At, left Richard Hudson, and at right, Pat Timmons-Goodson.

A state that’s ‘shifting rapidly’

As the landscape is transforming nationally, the political ground is also “shifting rapidly” in North Carolina, said Cooper.

“In the same way that Charleston acted as kind of a focusing event and changed people’s opinions pretty quickly, I think that’s exactly what we’re experiencing right now,” Cooper said. “The Democratic Party position two years ago, the Democratic Party position today and the Democratic Party position next month may be very different.”

Nowhere, perhaps, is the political and cultural shift underway more apparent than in North Carolina’s 8th congressional district, which includes Fayetteville and Fort Bragg. There, the debate over Fort Bragg’s name has become the latest issue in the race against Republican Rep. Richard Hudson and Democrat Pat Timmons-Goodson, who was the first Black woman to sit on the North Carolina Supreme Court.

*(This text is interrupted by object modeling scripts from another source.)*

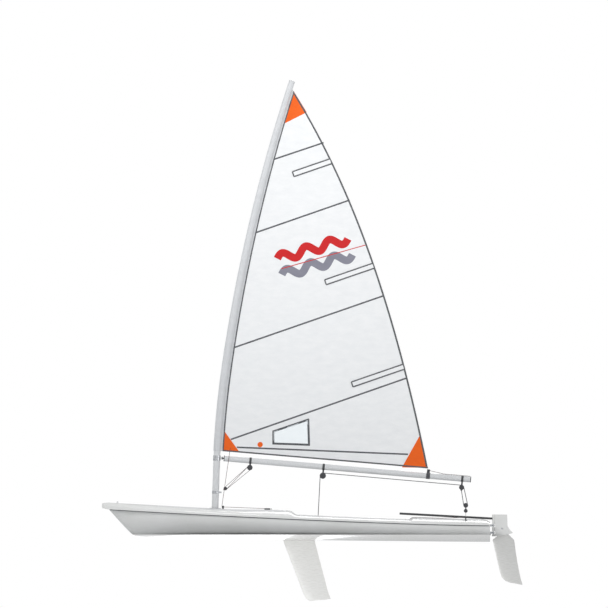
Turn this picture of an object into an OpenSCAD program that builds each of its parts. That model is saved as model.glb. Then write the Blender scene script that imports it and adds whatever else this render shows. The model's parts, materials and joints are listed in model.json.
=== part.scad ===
/* [Hull] */
// Length of the hull over the deck edge
hull_length = 4230; // [3500:10:5100]
// Greatest beam of the hull under the gunwale
hull_beam = 1342; // [1100:2:1640]
// Width of the transom at the gunwale
transom_width = 1060; // [850:2:1150]
// Overhang of the deck edge past the hull side
gunwale_lip = 14; // [8:1:25]
// Overhang of the deck edge past the stem
bow_lip = 62; // [40:1:90]
// Gunwale height above the waterline at the bow
sheer_bow = 289; // [240:1:340]
// Gunwale height above the waterline at the transom
sheer_stern = 109; // [90:1:130]
// Depth of the keel line below the waterline at the forefoot
keel_fore = 30; // [20:1:40]
// Depth of the keel line below the waterline at the transom
keel_aft = 80; // [60:1:100]

/* [Deck] */
// Height of the foredeck crown above the gunwale
fore_crown = 64; // [50:1:80]
// Extra crown where the foredeck ends at the cockpit step
step_crown = 17; // [5:1:30]
// Height of the side decks above the gunwale
side_crown = 40; // [34:1:50]
// Height of the aft deck crown above the gunwale
aft_crown = 56; // [46:1:60]
// Where the foredeck steps down, from midships
step_x = 30; // [0:1:60]

/* [Cockpit] */
// Front of the cockpit well, from midships
well_front_x = -210; // [-260:1:-200]
// Length of the cockpit well
well_length = 1030; // [850:1:1240]
// Width of the cockpit well
well_width = 640; // [500:2:760]
// Height of the cockpit sole above the waterline
sole_z = 15; // [5:1:40]
// Thickness of the cockpit liner
liner_wall = 6; // [4:0.5:10]
// Corner radius of the cockpit well
well_radius = 80; // [50:1:110]

/* [Mast] */
// Place of the mast axis at the waterline, from midships
mast_x = 892; // [820:1:1000]
// Aft lean of the lower mast, in degrees
mast_lean = 2; // [0:0.5:3]
// Diameter of the lower mast
lower_mast_d = 74; // [60:1:80]
// Diameter of the upper mast
upper_mast_d = 60; // [50:1:66]
// Wall of the mast tubes
mast_wall = 3; // [2:0.5:3]
// Length of the lower mast
lower_mast_length = 1850; // [1600:10:2200]
// Length of the mast axis from the waterline to the masthead
masthead_s = 5036; // [4300:10:5400]
// Length of the straight foot of the mast axis
straight_s = 740; // [700:10:780]
// Bend of the lower mast above its straight foot, in degrees
lower_bend = 6.1; // [2:0.1:7]
// Bend of the upper mast, in degrees for each metre
upper_bend = 3.1; // [1:0.1:3.6]

/* [Boom] */
// Diameter of the boom
boom_d = 64; // [50:1:72]
// Length of the boom with its caps
boom_length = 2705; // [2600:5:3200]
// Height of the boom axis on the mast axis
boom_s = 834; // [834:1:840]
// Downward slope of the boom towards its end, in degrees
boom_slope = 4.9; // [0:0.1:5]

/* [Sail] */
// Mast axis length where the sleeve starts
sleeve_foot_s = 912; // [905:1:960]
// Mast axis length at the head of the leech
leech_head_s = 4938; // [4200:1:4950]
// Place of the clew, from midships
clew_x = -1439; // [-1500:1:-1200]
// Height of the clew above the boom axis
clew_lift = 80; // [75:1:110]
// Depth of the sail as a share of its chord
camber = 0.045; // [0:0.005:0.08]
// Thickness of the sailcloth solid
cloth = 4; // [3:0.5:6]

/* [Rudder] */
// Distance of the rudder axis from the transom
pintle_offset = 35; // [35:1:45]
// Thickness of the rudder blade
blade_thickness = 18; // [14:1:22]
// Height of the rudder head
head_top_z = 218; // [210:1:240]
// Diameter of the tiller
tiller_d = 24; // [20:1:25]
// Length of the tiller from the rudder axis
tiller_length = 1023; // [850:1:1220]

/* [Daggerboard] */
// Place of the case on the waterline, from midships
case_x = -13; // [-16:1:10]
// Rake of the case, in degrees
case_rake = 17.5; // [15:0.5:19]
// Chord of the board in its case
board_chord = 327; // [272:1:330]
// Thickness of the board
board_thickness = 22; // [18:1:27]
// Length of the board below the waterline, along the case
board_drop = 745; // [620:1:900]

/* [Hidden] */
$fn = 48;

// Gap between a fixed fitting and the recess that it is bedded in
bed_gap = 0.1;
// Least gap between moving pieces
move_gap = 5;
// Depth that a deck fitting's foot is let into the deck
foot_depth = 8;

// Shape of the hull
transom_x = -hull_length / 2;
nose_x = hull_length / 2;
stem_x = nose_x - bow_lip;
widest_x = transom_x + 0.45 * hull_length;
half_beam = hull_beam / 2;
entry_power = 1.9;
stem_radius = 12;
nose_radius = 34;
radius_fade = 150;
sheer_power = 1.4;
forefoot_x = stem_x - 288;
stem_slope = 1.1;
forefoot_blend = 45;
deck_power = 3;
side_points = 10;
deck_points = 12;

function clamp01(t) = max(0, min(1, t));
function ease(t) = let (c = clamp01(t)) c * c * (3 - 2 * c);
function mix(a, b, t) = a + (b - a) * t;
function along_hull(x) = (x - transom_x) / hull_length;

// Half breadth of a waterline that ends at end_x with a round of radius r
function half_breadth(x, end_x, r) =
    let (u = clamp01((x - widest_x) / (end_x - widest_x)))
    let (v = clamp01((widest_x - x) / (widest_x - transom_x)))
    let (body = half_beam * (1 - pow(u, entry_power)) - (hull_beam - transom_width) / 2 * v * v)
    let (left = max(0, end_x - x))
    sqrt(body * body + 2 * r * left * exp(-left / radius_fade));
function hull_half(x) = half_breadth(x, stem_x, stem_radius);
function deck_half(x) = half_breadth(x, nose_x, nose_radius) + gunwale_lip * clamp01((nose_x - x) / 300);

function sheer_z(x) = mix(sheer_stern, sheer_bow, pow(clamp01(along_hull(x)), sheer_power));
function keel_line(x) = mix(-keel_aft, -keel_fore, pow(clamp01(along_hull(x)), 1.3));
function stem_rise(x) =
    let (d = x - forefoot_x)
    stem_slope * (sqrt(d * d + forefoot_blend * forefoot_blend) + d) / 2;
function keel_z(x) = min(sheer_z(x) - 2, keel_line(x) + stem_rise(x));

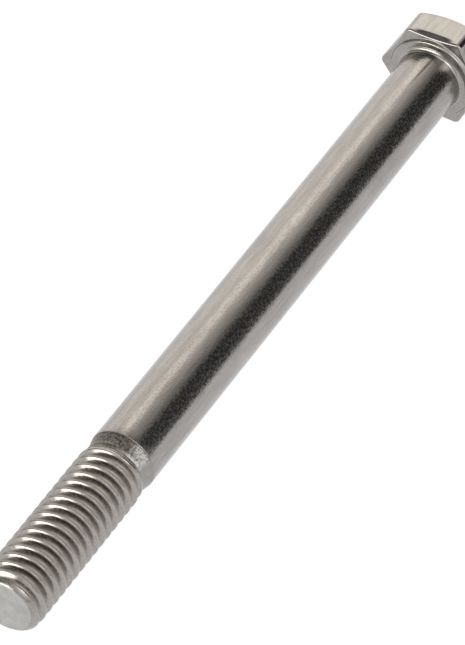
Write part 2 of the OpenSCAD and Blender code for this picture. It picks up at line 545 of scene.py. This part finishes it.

Hudson has said the decision should be made by the community, taking a more nuanced tack than Tillis — but, like Cunningham, he stopped short of endorsing a new name for the base. Hudson’s campaign did not respond to a request for comment.

Timmons-Goodson, meanwhile, is calling for Fort Bragg to be renamed. Like many people in her district, she has a personal connection: Her father was stationed at Fort Bragg at intervals during her childhood. Later on, Timmons-Goodson worked at Fort Bragg herself as a temporary clerk typist during summers in college.

“I’ve spoken to a number of soldiers and officers,” Timmons-Goodson told CNN, “and they tell me about long being uncomfortable that Fort Bragg bears the name of someone they considered a traitor.”

“I believe that the time has come for us to revisit that history,” she added. “And let’s just go ahead and recognize that there is pain associated with the symbols of White supremacy.”